Conclusion and outlook

With respect to the outcome of former international research projects dealing with olive plant protection, significant progress was made by TRIPHELIO regarding the following aspects:

  • Our research demonstrated that the optimised mating disruption technique for the olive moth worked well under different climatic conditions, resulting in high levels of male disorientation. Efficacy of this method can certainly be raised by strict suppression of the first generation, and extended spatial and temporal application.

  • Important steps forward were made regarding monitoring and control of the jasmine moth.

  • Our comparative investigation allowed us to differentiate between useful and less useful concepts for habitat management in different olive growing commodities.

  • In comparison to previous experience on the use of Trichogramma in olive, a significant improvement was achieved by using locally collected, native strains, which demonstrated a promising field performance in their habitat of origin. Further research and development should focus on suitable application designs (releasing devices or other releasing techniques such as spray application, doses, timing) for these strains, as well as on optimisation of available mass production systems in order to maintain their particular qualities and to ensure sufficient output to treat larger areas.

All these approaches have to be considered as „soft“, preventive strategies and we have learnt that their true potential for plant protection will probably be apparent only after repeated application. Moreover, studies on their combined use with other environmentally safe methods are now necessary. For example, the systematic use of B. thuringiensis applications against external feeding stages of the target pests can help suppress their densities to a level where the other methods may work better.
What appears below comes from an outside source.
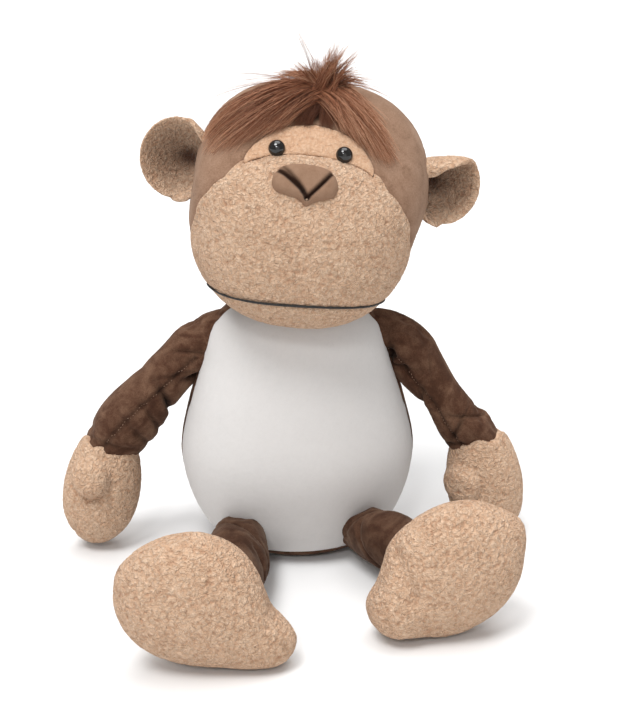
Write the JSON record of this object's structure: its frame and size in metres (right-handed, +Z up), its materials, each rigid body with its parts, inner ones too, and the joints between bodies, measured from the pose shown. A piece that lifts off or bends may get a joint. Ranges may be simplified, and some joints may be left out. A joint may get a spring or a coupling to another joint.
{
  "type": "stuffed monkey",
  "caption": "Seated soft toy monkey: pellet-weighted body with a pale belly, big curly muzzle, plastic eyes, a tuft of long hair and limbs that flop at their seams",
  "frame": {"origin": "middle of the flat seat panel, on the surface that the toy sits on", "axes": "+Z up, -Y the way that the toy looks, +X its own left side"},
  "size_m": [0.3841, 0.3738, 0.4116],
  "materials": {
    "white_knit": "fine brushed knit",
    "brown_pile": "short crushed pile",
    "tan_terry": "curly terry pile",
    "nose_velour": "smooth velour",
    "long_hair": "long pile hair",
    "black_thread": "embroidery thread",
    "stuffing": "loose fibre",
    "pellets": "small beads in a bag",
    "eye_plastic": "polished",
    "washer_plastic": "as moulded"
  },
  "bodies": {
    "torso": {"belly_panel": "white_knit", "back_panel": "brown_pile", "seat_panel": "brown_pile", "torso_filling": "stuffing", "pellet_bag": "pellets"},
    "neck": {"neck_filling": "stuffing"},
    "head": {"head_cover": "brown_pile", "brow_panel": "tan_terry", "muzzle_panel": "tan_terry", "chin_panel": "tan_terry", "mouth_thread": "black_thread", "head_filling": "stuffing", "nose_cover": "nose_velour", "nose_filling": "stuffing", "hair_tuft": "long_hair", "left_eye": "eye_plastic", "right_eye": "eye_plastic", "left_eye_washer": "washer_plastic", "right_eye_washer": "washer_plastic"},
    "left_ear": {"left_ear_front": "tan_terry", "left_ear_back": "tan_terry"},
    "right_ear": {"right_ear_front": "tan_terry", "right_ear_back": "tan_terry"},
    "left_arm": {"left_sleeve": "brown_pile", "left_arm_filling": "stuffing"},
    "right_arm": {"right_sleeve": "brown_pile", "right_arm_filling": "stuffing"},
    "left_hand": {"left_hand": "tan_terry", "left_hand_filling": "stuffing"},
    "right_hand": {"right_hand": "tan_terry", "right_hand_filling": "stuffing"},
    "left_leg": {"left_leg": "brown_pile", "left_leg_filling": "stuffing"},
    "right_leg": {"right_leg": "brown_pile", "right_leg_filling": "stuffing"},
    "left_foot": {"left_sole": "tan_terry", "left_foot_top": "tan_terry", "left_foot_filling": "stuffing"},
    "right_foot": {"right_sole": "tan_terry", "right_foot_top": "tan_terry", "right_foot_filling": "stuffing"},
    "tail": {"tail_cover": "brown_pile", "tail_filling": "stuffing"}
  },
  "joints": [
    {"name": "head_turn", "type": "hinge", "parent": "torso", "child": "neck", "pos_m": [0.003, 0.003, 0.205], "axis": [0, 0, 1], "range_deg": [-25, 25], "stiffness_Nm_per_rad": 0.8},
    {"name": "head_nod", "type": "hinge", "parent": "neck", "child": "head", "pos_m": [0.003, 0.003, 0.205], "axis": [1, 0, 0], "range_deg": [-10, 6], "stiffness_Nm_per_rad": 6},
    {"name": "left_ear_fold", "type": "hinge", "parent": "head", "child": "left_ear", "pos_m": [0.10084, 0.002, 0.30253], "axis": [0.1132, 0, 0.9936], "range_deg": [-5, 25], "stiffness_Nm_per_rad": 0.05},
    {"name": "right_ear_fold", "type": "hinge", "parent": "head", "child": "right_ear", "pos_m": [-0.08099, 0.002, 0.32325], "axis": [-0.1132, 0, -0.9936], "range_deg": [-5, 25], "stiffness_Nm_per_rad": 0.05},
    {"name": "left_arm_raise", "type": "hinge", "parent": "torso", "child": "left_arm", "pos_m": [0.082, 0, 0.171], "axis": [0, -1, 0], "range_deg": [0, 75]},
    {"name": "right_arm_raise", "type": "hinge", "parent": "torso", "child": "right_arm", "pos_m": [-0.082, 0, 0.177], "axis": [0, 1, 0], "range_deg": [0, 75]},
    {"name": "left_wrist_bend", "type": "hinge", "parent": "left_arm", "child": "left_hand", "pos_m": [0.15, -0.012, 0.084], "axis": [0, -1, 0], "range_deg": [-5, 20]},
    {"name": "right_wrist_bend", "type": "hinge", "parent": "right_arm", "child": "right_hand", "pos_m": [-0.155, -0.012, 0.084], "axis": [0, 1, 0], "range_deg": [-5, 20]},
    {"name": "left_hip_lift", "type": "hinge", "parent": "torso", "child": "left_leg", "pos_m": [0.052, -0.052, 0.029], "axis": [-0.8427, -0.5384, 0], "range_deg": [0, 30]},
    {"name": "right_hip_lift", "type": "hinge", "parent": "torso", "child": "right_leg", "pos_m": [-0.046, -0.056, 0.029], "axis": [-1, 0, 0], "range_deg": [0, 30]},
    {"name": "left_ankle_bend", "type": "hinge", "parent": "left_leg", "child": "left_foot", "pos_m": [0.11, -0.14, 0.038], "axis": [-1, 0, 0], "range_deg": [-7, 9]},
    {"name": "right_ankle_bend", "type": "hinge", "parent": "right_leg", "child": "right_foot", "pos_m": [-0.05, -0.178, 0.03], "axis": [-1, 0, 0], "range_deg": [-15, 15]},
    {"name": "tail_lift", "type": "hinge", "parent": "torso", "child": "tail", "pos_m": [0, 0.062, 0.014], "axis": [1, 0, 0], "range_deg": [0, 14]}
  ]
}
All efforts should be made to bring our achievements towards successful commercialisation and practical implementation. We have already stressed the high interest of both consumer and producer parties in pesticide-reduced or even pesticide-free olive production. Therefore, it is not reasonable to wait another 10 years before further progress is made. Much of the experience gained right now will be lost if the work cannot continue, and a laborious re-invention of the wheel will be required. Only when the necessary funding is provided, can further progress in the development of sustainable plant protection in olive growing be expected.